Now that I’m done with UI, two things about the visuals are a bit weird. First thing, aliasing.
Of course in most games it is expected to get some aliasing even with AA on Epic, but this is pretty insane:
The worst part is that as you can see in the two last images, the aliased bits of shiny parts are the only ones that get a bloom effect which results in this terrible dotted glinting that looks really bad especially when the camera isn’t focused:
Setting resolution scale to 150% (or 400% with some text editing) solves most of the issue but also cuts your framerate in half (or worse.) Most games do not require you to do that for a good looking experience. I’m not sure what exactly is wrong here with the AA because it does make a difference, just not enough of one.
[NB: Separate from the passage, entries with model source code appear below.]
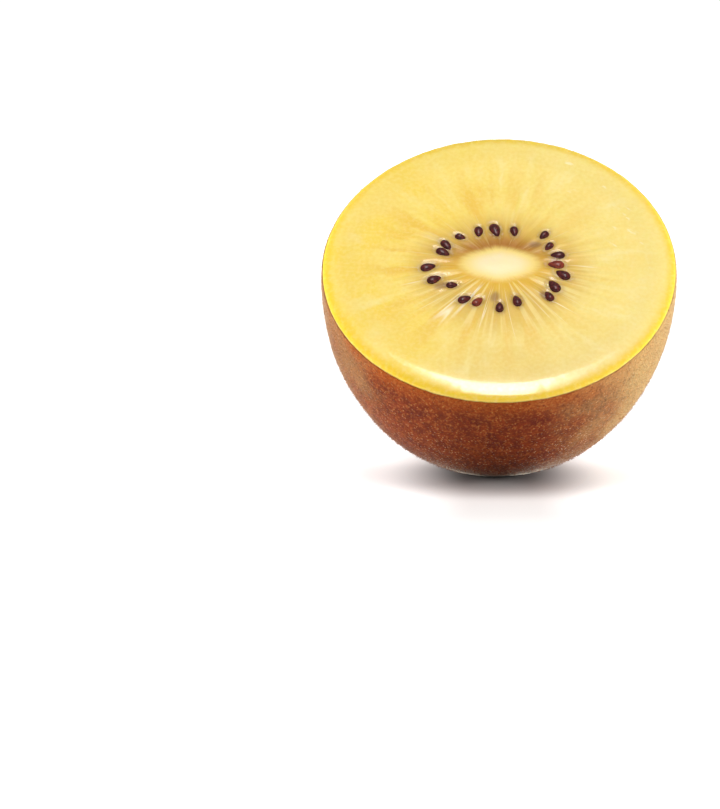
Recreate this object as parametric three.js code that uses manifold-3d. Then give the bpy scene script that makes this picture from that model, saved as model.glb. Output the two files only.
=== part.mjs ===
// Half of a golden kiwi fruit, cut across its middle. It lies on its round skin as such a half
// does, with the cut face up and turned forwards, on a small spot that its weight presses flat.
//
// Millimetres, +Z up. The origin is the middle of the flat spot, and the cut face looks up and
// towards -Y. Each tissue is drawn upright in the fruit's own frame, where the cut face is z = 0,
// +Z leaves the face and the stem end points down, and the half is then tilted to how it lies.

import * as THREE from "three";
import { mergeVertices } from "three/addons/utils/BufferGeometryUtils.js";
import Module from "manifold-3d";

// The fruit
const RADIUS = 26.85; // of the widest section
const WIDEST = 3.1; // from the cut face down to the widest section
const HALF_LENGTH = 37.6; // from the cut face to the stem end
const PRESS = 0.4; // how far the resting spot is pressed flat
const SEGMENTS = 60; // sides of every round section
const ROWS = { outside: 18, inside: 10, plug: 7, face: 3, rim: 4 }; // steps along each profile
const CROWDING = 1.8; // of the rows towards the stem end, where the dimple needs them

// Its tissues. They grow as one, and the gap only keeps their solids apart.
const SKIN = 0.8; // thickness
const GAP = 0.3;
const RIM_DROP = 0.9; // from the cut face down to the edge of the skin
const RIM_ROUND = 2.6; // width of the rounded edge of the flesh
const SEED_FLESH = { radius: 11.2, depth: 26 }; // the deeper gold flesh round the core
const CORE = { radius: 4.7, depth: 21, dome: 0.3 };

// The sections across the fruit: the core is a wide oval with pointed ends, and the rings round it
// grow rounder until they meet the skin.
const OVAL = 0.46;
const OVAL_FADE = 2.75;
const CORE_POINT = 0.05;
const OUTLINE_WAVES = [
  { size: 0.008, count: 2, turn: -1.4 },
  { size: 0.003, count: 3, turn: 2.5 },
];

// The stem end: a shallow dimple with the dry round scar of the stalk in it
const DIMPLE = { depth: 1.3, radius: 5 };
const SCAR = { height: 0.7, radius: 2.1, edge: 0.4 };

// Seeds lie in one oval round the core, long axis outwards, half sunk in the flesh.
const SEED_COUNT = 20;
const SEED_OVAL = { x: 9.7, y: 7.3, middle: -0.4 }; // its middle lies a little below the core
const SEED = { long: 1.1, wide: 0.68, thick: 0.5 }; // half sizes
const SEED_TAPER = 0.28; // how much slimmer the end towards the core is
const SEED_SINK = 0.1; // of the seed's middle below the face
const SEED_SCATTER = { bearing: 0.11, reach: 0.14, lean: 0.55, size: 0.2 };
const SEED_SIDES = 8;
const SEED_RINGS = 6;
const RAY_HEIGHT = 0.12; // of the rays of flesh between the seeds

const WELD = 1e-4; // points closer than this are one point

// How the half lies: it balances where its weight is straight above the spot it rests on. Below
// the widest section it is half an ellipsoid, whose weight is 3/8 of the way down, and above it
// is nearly a round slab.
const below = HALF_LENGTH - WIDEST;
const bowl = (2 / 3) * below;
const weightDepth = (bowl * (3 / 8) * below - WIDEST ** 2 / 2) / (bowl + WIDEST);
const touchDepth = weightDepth / (1 - (RADIUS / below) ** 2);
const touchReach = RADIUS * Math.sqrt(1 - (touchDepth / below) ** 2);
const TILT = Math.atan2(touchReach / RADIUS ** 2, touchDepth / below ** 2);
const FACE_CENTRE = new THREE.Vector3(
  0,
  touchReach * Math.cos(TILT) - (WIDEST + touchDepth) * Math.sin(TILT),
  touchReach * Math.sin(TILT) + (WIDEST + touchDepth) * Math.cos(TILT) - PRESS,
);

const wasm = await Module();
wasm.setup();

// A number from 0 to 1 that is always the same for the same seed and channel.
function draw(seed, channel) {
  const mixed = Math.sin(seed * 12.9898 + channel * 78.233) * 43758.5453;
  return mixed - Math.floor(mixed);
}

// How far a ring of this radius and height reaches at this bearing once it has the fruit's own
// section. out is 0 at the middle of the cut face and 1 at the skin.
function reach(radius, height, bearing) {
  const out = Math.hypot(radius / RADIUS, height / HALF_LENGTH);
  const fade = Math.max(0, 1 - out);
  const stretch = 1 + OVAL * fade ** OVAL_FADE;
  const oval = 1 / Math.hypot(Math.cos(bearing) / stretch, Math.sin(bearing) * stretch);
  const point = 1 + CORE_POINT * fade ** 2 * Math.cos(4 * bearing);
  const waves = OUTLINE_WAVES.reduce(
    (sum, wave) => sum + wave.size * Math.cos(wave.count * bearing + wave.turn),
    0,
  );
  return radius * oval * point * (1 + waves * out ** 2);
}

// The dimple round the stem scar raises the surface by this much at this radius.
function dimple(radius) {
  return DIMPLE.depth * Math.exp(-((radius / DIMPLE.radius) ** 2));
}

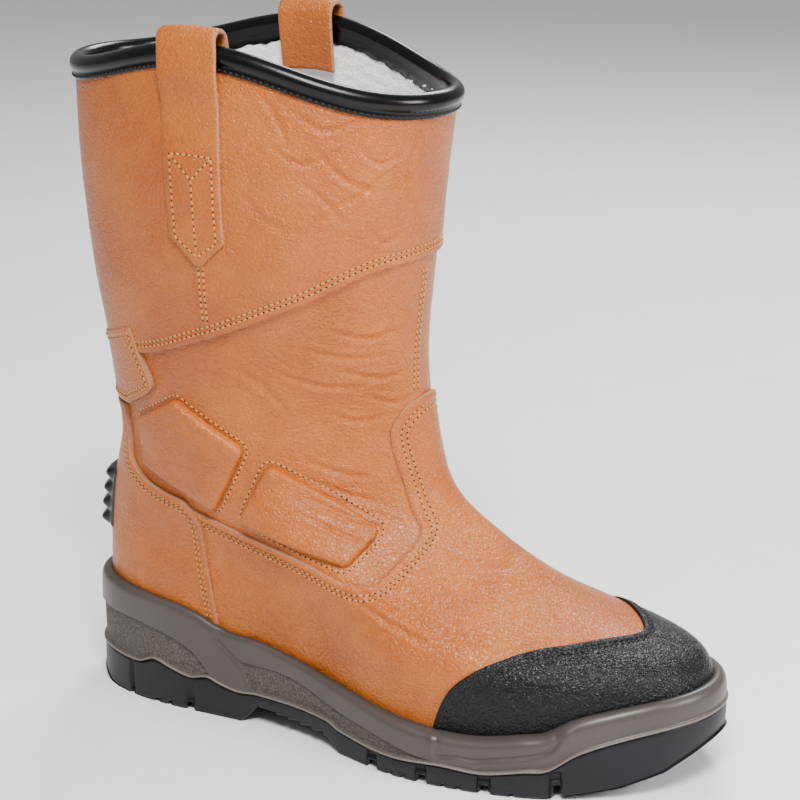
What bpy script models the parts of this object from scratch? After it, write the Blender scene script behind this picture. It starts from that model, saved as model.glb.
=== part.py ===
"""Right rigger boot: a pull-on safety boot with a lined leather shaft and a moulded two-part sole.

The boot stands empty on its sole. +X points to the toe, -Y to the outer side and +Z up, and the
origin lies on the ground under the middle of the boot. Lengths are in metres.
"""
import math

import bmesh
import bpy
from mathutils import Vector

MM = 0.001

# Sole
SOLE_LENGTH = 305 * MM
BALL_WIDTH = 110 * MM
HEEL_WIDTH = 81 * MM
TOE_SWING = 8 * MM           # sideways shift of the toe towards the inner side
INSOLE_THICKNESS = 4 * MM
INSOLE_GAP = 0.9 * MM
SHOULDER = 4 * MM            # height of the rounded edge under the midsole's lip
SHOULDER_INSET = 0.2 * MM
GROOVE_DEPTH = 4.5 * MM
GROOVE_WIDTH = 4 * MM
GROOVE_REACH = 24 * MM       # how far a side groove runs in under the foot
RIM_WIDTH = 6 * MM           # edge of the outsole that wraps the midsole
LIP_THICKNESS = 1.6 * MM     # top edge of the midsole
BAND_STEP = 1.2 * MM         # depth of the line between the two bands of the midsole

# Upper
INSTEP_HEIGHT = 130 * MM     # ground to the throat, where foot turns into leg
BOOT_HEIGHT = 294 * MM       # ground to the collar at the back
SHAFT_DEPTH = 160 * MM       # front to back at the collar
SHAFT_WIDTH = 112 * MM       # side to side at the collar
SHAFT_AXIS = 80 * MM         # from the heel to the middle of the shaft
WALL = 2.4 * MM
PANEL = 1.6 * MM             # leather panels sewn over the upper
TOE_CAP_THICKNESS = 2.2 * MM
PAD_THICKNESS = 4.2 * MM
CLEAR = 0.3 * MM             # between pieces that touch

# Trim
BINDING_DEPTH = 9 * MM
BINDING_THICKNESS = 1.5 * MM
STRAP_WIDTH = 25 * MM
STRAP_THICKNESS = 2 * MM
STRAP_DROP = 99 * MM         # from the top of the loop to the outer tip
STRAP_TAIL = 30 * MM         # from the top of the loop to the inner end
STRAP_LOOP = 5 * MM          # how far the loop stands over the collar
BINDING_GAP = 0.6 * MM       # between the binding and the edge that it wraps
BINDING_CROWN = 3 * MM       # rise of the binding's rolled top
STRAP_POINT = 12 * MM        # length of a strap's pointed tip
STRAP_TIP = 0.08             # width left at the tip
STRAP_ALONG = 0.478          # place of the straps from the back of the collar to its front
STRAP_SLANT = 0.034          # how far a strap leans forward over a drop of its own length
SPUR_WIDTH = 40 * MM
SPUR_THICKNESS = 5 * MM
SPUR_RIBS = 4
SPUR_LOW = 0.570             # lower and upper end of the spur as shares of the instep height
SPUR_HIGH = 0.793
SPUR_EDGE = 0.35             # how far the spur's side edges stand out, as a share of its middle

# Places along the foot, from the heel at 0 to the toe at 1
HEEL_END = 0.25              # where the sole leaves the heel's width
BALL_START = 0.60            # where it reaches the ball's width
SWING_START = 0.35           # where the middle line turns to the inner side
PINCH_END = 0.95             # where the instep is drawn in most

# How the foot's form fades into the leg's
FOOT_FADE = 0.22             # share of the foot's outline left in the lowest loop of the leg
LEG_PINCH = 0.36             # how much the front of that loop is drawn in
LEG_ROUND = 0.92             # below 1 the leg's loops are a little squarer than an ellipse
FADE_HEIGHT = 0.5            # where the fade ends, as a share from the instep to the collar

# Fineness
POINTS_PER_SIDE = 15
STATIONS_AT_MOST = 83        # how many would fit along the sole at their least distance
BINDING_STEPS = 4            # around the binding's rolled top
STRAP_LOOP_STEPS = 6         # around a strap's loop
STRAP_COLUMNS = 5
SPUR_COLUMNS = 9
SLOPE_STEPS = 250            # per unit of t and of the foot's length, for slopes of the form
SHARP_ANGLE = math.radians(35)

# What follows from the sizes above, as distances from the outer face of the panels
FORM_DEPTH = PANEL + CLEAR                        # outer face of the upper itself
LINING_DEPTH = FORM_DEPTH + WALL                  # inner face of the upper
CUP_GAP = CLEAR + TOE_CAP_THICKNESS - PANEL       # inner face of the midsole's wall
BINDING_OUT = BINDING_GAP + BINDING_THICKNESS     # outer face of the collar binding
BINDING_IN = LINING_DEPTH + BINDING_OUT

# Half-widths of the sole's outline as shares of half the heel or ball width, made fuller at both
# ends, where the outline is rounded off.
OUTLINE_COLUMNS = ("along", "outer", "inner")
OUTLINE = (
    (0.00, 1.80, 1.80),
    (0.10, 1.46, 1.46),
    (0.25, 1.12, 1.10),
    (0.42, 0.93, 0.72),
    (0.64, 1.16, 0.80),
    (0.80, 1.26, 1.06),
    (0.93, 1.27, 1.24),
    (1.00, 1.32, 1.30),
)

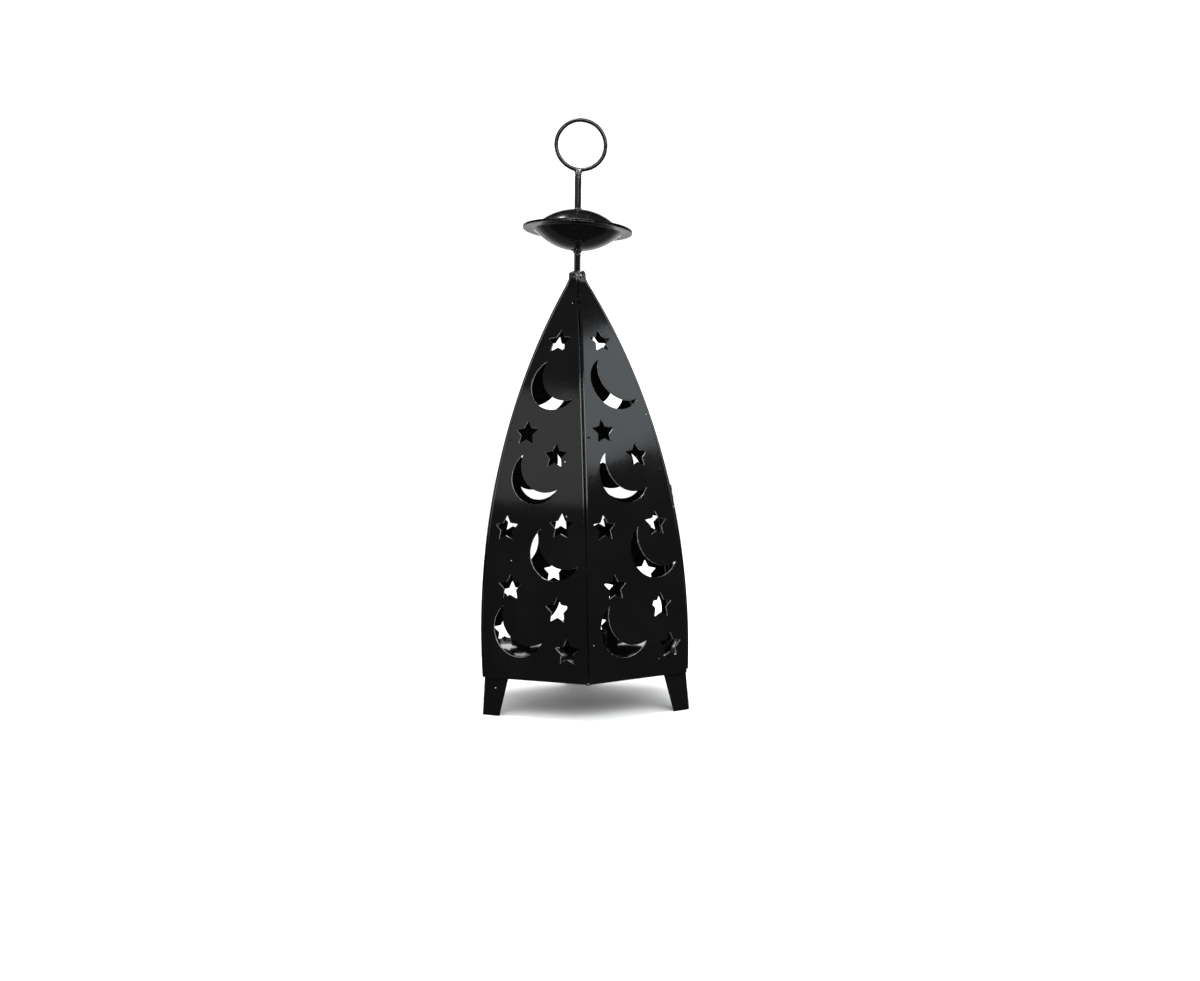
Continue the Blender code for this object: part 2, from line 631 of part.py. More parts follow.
def make_stem_and_shield():
    frame = stem_frame()
    rod("stem", STEM_R, FOOT_DROP + STEM_FOOT, FOOT_DROP + STEM_TOP, frame=frame)
    centre = frame @ Vector((0.0, 0.0, FOOT_DROP + DISH_HEIGHT))
    tilt = Matrix.Translation(centre) @ Matrix.Rotation(math.radians(DISH_TILT), 4, "Y")
    hole_r = STEM_R + STEM_CLEARANCE
    for name, sign in (("upper_dish", 1.0), ("lower_dish", -1.0)):
        dish = lathe(name, dish_profile(sign), 28, closed=False, frame=tilt)
        cutter = rod(name + "_hole", hole_r, FOOT_DROP + DISH_HEIGHT - 2 * DISH_DEPTH,
                     FOOT_DROP + DISH_HEIGHT + 2 * DISH_DEPTH, frame=frame)
        bpy.context.view_layer.update()
        combine(dish, [cutter], "DIFFERENCE")
    reach = DISH_DEPTH + SHEET + 0.0008
    top = FOOT_DROP + DISH_HEIGHT + reach
    lathe("dish_weld_top", [(hole_r, top), (0.0031, top), (0.0028, top + 0.0014),
                            (hole_r, top + 0.0018)], 16, frame=frame)
    low = FOOT_DROP + DISH_HEIGHT - reach
    lathe("dish_weld_bottom", [(hole_r, low), (hole_r, low - 0.0030), (0.0028, low - 0.0028),
                               (0.0040, low - 0.0008), (0.0042, low)], 16, frame=frame)
    weld_low = FOOT_DROP + neck_height() - 0.0012
    weld_top = FOOT_DROP + neck_height() + TAB_HEIGHT
    lathe("neck_weld", [(STEM_R + 0.0006, weld_low), (0.0041, weld_low), (0.0041, weld_top),
                        (0.0034, weld_top + 0.0008), (STEM_R + 0.0006, weld_top + 0.0010)], 16)


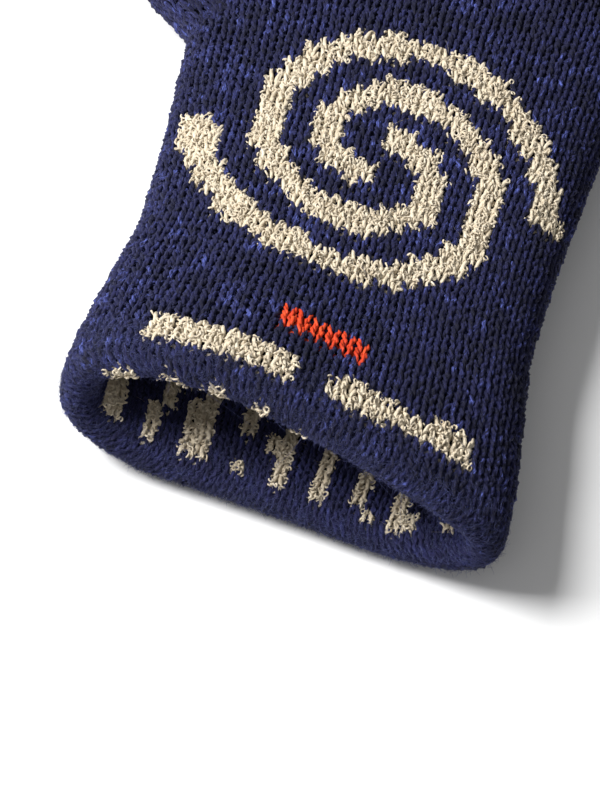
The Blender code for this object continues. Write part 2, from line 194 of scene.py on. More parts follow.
def hand_cloth():
    step = 0.001
    along = np.arange(-FACING - 0.002, LENGTH + 0.0015, step)
    turn = math.pi * ROLL / 2
    around = np.clip(math.pi / 2 - along / ROLL, 0, math.pi)
    flat = np.maximum(np.abs(along) - turn, 0)
    y = ROLL * (1 - np.sin(around)) + flat
    inset = LAYER + ROLL * (1 - np.cos(around))
    settled = smooth(-along, turn, turn + 0.018)
    inset -= np.where(along < 0, settled * (2 * ROLL - 0.0036), 0)
    half, tall, taper = hand_size(y)
    kernel = np.hanning(21) / np.hanning(21).sum()
    half, tall = (np.convolve(np.pad(size, 10, mode="edge"), kernel, mode="valid") for size in (half, tall))
    half = np.maximum(half * taper, 0.004)
    tall = tall * (TIP_HEIGHT + (1 - TIP_HEIGHT) * taper)
    angle = np.linspace(math.pi, -math.pi, 721)[None, :]
    inset = np.minimum(inset, half * 0.6)
    x, z = section(half[:, None], tall[:, None], tall[:, None] / 2, angle, inset[:, None])
    y = np.broadcast_to(y[:, None], x.shape).copy()
    fade = 1 - smooth(y, 0, MOUTH_REACH)
    slouch = smooth(x, *MOUTH_SIDES)
    y += fade * (z / MOUTH_HEIGHT * (MOUTH_BACK - MOUTH_SKEW * slouch) - MOUTH_LEAD)
    z *= 1 - MOUTH_DROOP * slouch * fade
    back = smooth(z / tall[:, None], 0.35, 0.95)
    ripple = waves(x, y, 0.055, 3) * 0.0008 + waves(x, y, 0.030, 4) * 0.00035
    z += back * ripple
    z += (tall[:, None] / 2 - z) * smooth(y, *TIP_SHUTS) * TIP_SHUT
    x = x * (1 + 0.008 * waves(y, y * 0, 0.07, 6))
    points = np.stack([x, y + RIM_Y, z], axis=2)
    return Cloth(along[0], step, even_columns(points, 120))


def thumb_cloth():
    step = 0.001
    along = np.arange(-0.004, THUMB_LENGTH + 0.0015, step)
    t = np.clip((along - THUMB_ROUND) / (THUMB_LENGTH - THUMB_ROUND), 0, 1)
    taper = np.maximum(1 - t**TIP_POWER, 0) ** (1 / TIP_POWER)
    half = (THUMB_HALF - THUMB_NARROWING * smooth(along, 0.02, 0.05)) * taper
    half = np.maximum(half, 0.003)
    rise = smooth(along, 0, THUMB_RISE)
    tall = (THUMB_BASE_HEIGHT + THUMB_SWELL * rise) * (TIP_HEIGHT + (1 - TIP_HEIGHT) * taper)
    middle = THUMB_ROOT.z + (tall / 2 - THUMB_ROOT.z) * rise
    angle = np.linspace(math.pi, -math.pi, 361)[None, :]
    inset = np.minimum(LAYER, half * 0.5)[:, None]
    across, z = section(half[:, None], tall[:, None], middle[:, None], angle, inset)
    axis = np.array([-math.sin(THUMB_ANGLE), math.cos(THUMB_ANGLE)])
    square = np.array([math.cos(THUMB_ANGLE), math.sin(THUMB_ANGLE)])
    skewed = np.array([0, 1 / math.sin(THUMB_ANGLE)])
    turn = smooth(along, 0, THUMB_TURN)[:, None]
    width = skewed * (1 - turn) + square * turn
    plan = np.array([THUMB_ROOT.x, THUMB_ROOT.y]) + axis * along[:, None]
    x = plan[:, :1] + across * width[:, :1]
    y = plan[:, 1:] + across * width[:, 1:]
    rise = smooth(z / tall[:, None], 0.35, 0.95)
    z = z + rise * waves(x, y, 0.028, 9) * 0.0005
    z += (middle[:, None] - z) * smooth(along, *THUMB_SHUTS)[:, None] * TIP_SHUT
    return Cloth(along[0], step, even_columns(np.stack([x, y, z], axis=2), 60))


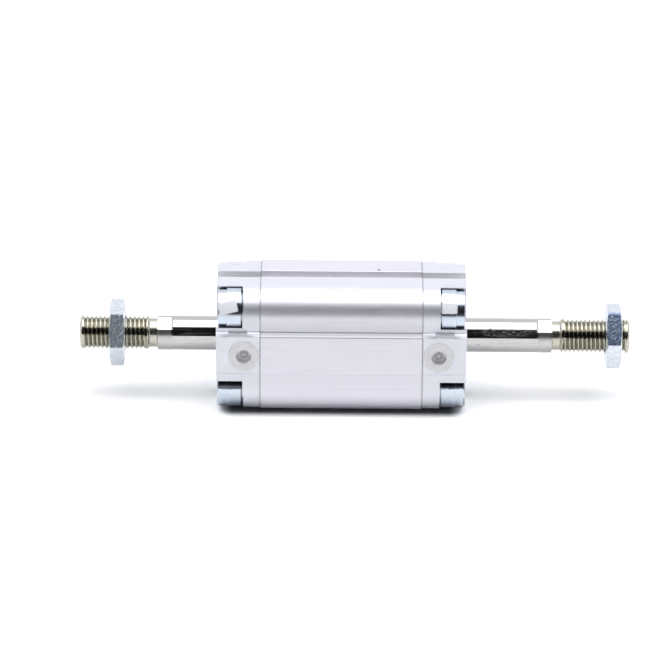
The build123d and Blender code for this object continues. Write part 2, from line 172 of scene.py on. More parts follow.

Plenty of UE4 games have perfectly good AA. (Just please don’t use Temporal.)
That’s a minor issue though, the second (and last) one is something I have wanted to be changed pretty much since UE4 became the normal version of the game:
Watch that juicy sizzle!
Of all the settings to affect reflections, it’s Environment Detail, and setting it to Low fixes pretty much everything about reflective surfaces. No sizzle, no blurriness, no dots.
(Ignore the banding, that’s just me being bad at Gimp.)
The issue is that this is, well, environment detail, so in exchange of having good-looking reflections every scene is now missing a bunch of props.